*GIVEN INSTRUCTION*
Return all of the data exactly as given.

*RAW DATA*
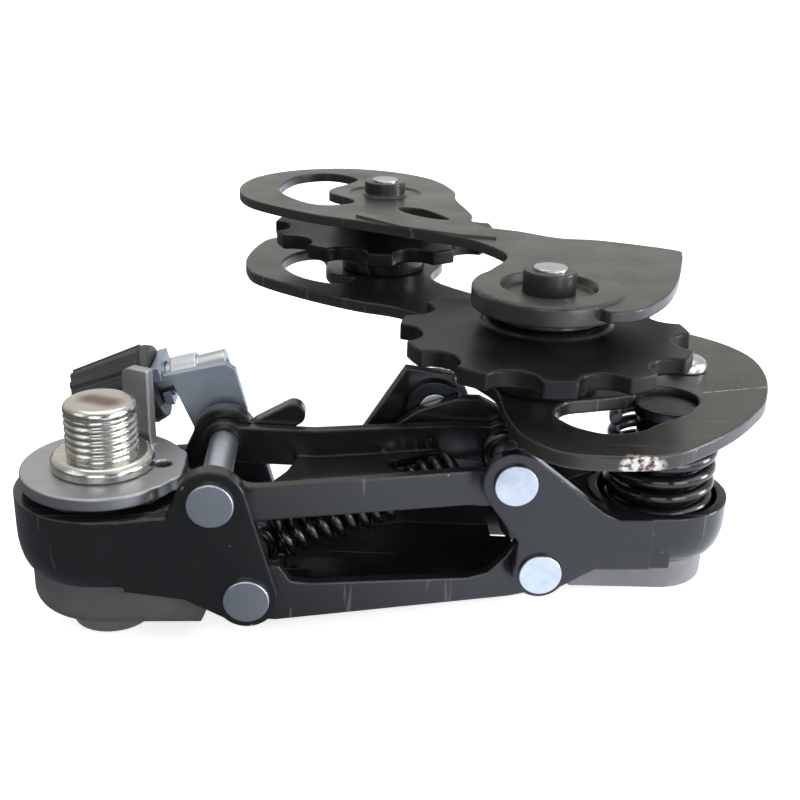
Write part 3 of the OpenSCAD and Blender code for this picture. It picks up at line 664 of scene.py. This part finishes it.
def mesh_of(name: str, points: Sequence[Point], faces: Sequence[Sequence[int]]) -> bpy.types.Mesh:
    """Builds a mesh with outward normals.

    Args:
        name: The mesh's name.
        points: Its corners in millimetres.
        faces: Its faces.

    Returns:
        The mesh, in metres.
    """
    mesh = bpy.data.meshes.new(name)
    mesh.from_pydata([Vector(p) * MM for p in points], [], faces)
    bm = bmesh.new()
    bm.from_mesh(mesh)
    bmesh.ops.recalc_face_normals(bm, faces=bm.faces)
    bm.to_mesh(mesh)
    bm.free()
    return mesh


def lathe(
    loops: Sequence[Callable[[float], Pair]], count: int
) -> tuple[list[Point], list[list[int]]]:
    """Turns a stack of loops about Z into a closed skin.

    Args:
        loops: For each loop, the radius and height at an angle in turns.
        count: How many corners each loop has.

    Returns:
        The corners and the faces.
    """
    points: list[Point] = []
    for loop in loops:
        for i in range(count):
            turn = i / count
            r, z = loop(turn)
            points.append((r * math.cos(turn * math.tau), r * math.sin(turn * math.tau), z))
    faces = []
    for k in range(len(loops) - 1):
        for i in range(count):
            j = (i + 1) % count
            faces.append([k * count + i, k * count + j, (k + 1) * count + j, (k + 1) * count + i])
    faces.append(list(range(count)))
    faces.append([(len(loops) - 1) * count + i for i in range(count)])
    return points, faces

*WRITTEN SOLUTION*
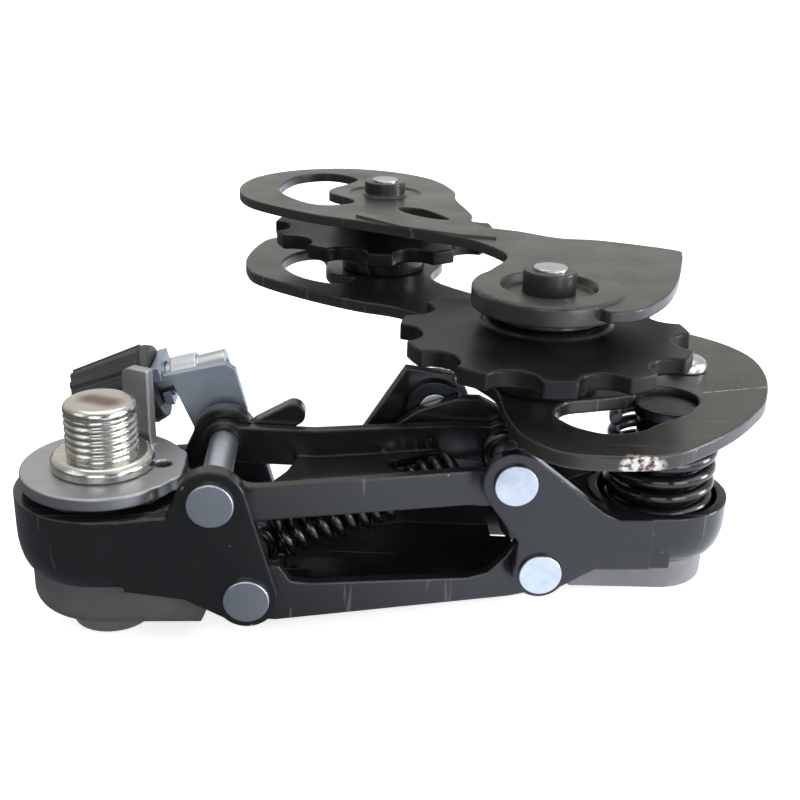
Write part 3 of the OpenSCAD and Blender code for this picture. It picks up at line 664 of scene.py. This part finishes it.
def mesh_of(name: str, points: Sequence[Point], faces: Sequence[Sequence[int]]) -> bpy.types.Mesh:
    """Builds a mesh with outward normals.

    Args:
        name: The mesh's name.
        points: Its corners in millimetres.
        faces: Its faces.

    Returns:
        The mesh, in metres.
    """
    mesh = bpy.data.meshes.new(name)
    mesh.from_pydata([Vector(p) * MM for p in points], [], faces)
    bm = bmesh.new()
    bm.from_mesh(mesh)
    bmesh.ops.recalc_face_normals(bm, faces=bm.faces)
    bm.to_mesh(mesh)
    bm.free()
    return mesh


def lathe(
    loops: Sequence[Callable[[float], Pair]], count: int
) -> tuple[list[Point], list[list[int]]]:
    """Turns a stack of loops about Z into a closed skin.

    Args:
        loops: For each loop, the radius and height at an angle in turns.
        count: How many corners each loop has.

    Returns:
        The corners and the faces.
    """
    points: list[Point] = []
    for loop in loops:
        for i in range(count):
            turn = i / count
            r, z = loop(turn)
            points.append((r * math.cos(turn * math.tau), r * math.sin(turn * math.tau), z))
    faces = []
    for k in range(len(loops) - 1):
        for i in range(count):
            j = (i + 1) % count
            faces.append([k * count + i, k * count + j, (k + 1) * count + j, (k + 1) * count + i])
    faces.append(list(range(count)))
    faces.append([(len(loops) - 1) * count + i for i in range(count)])
    return points, faces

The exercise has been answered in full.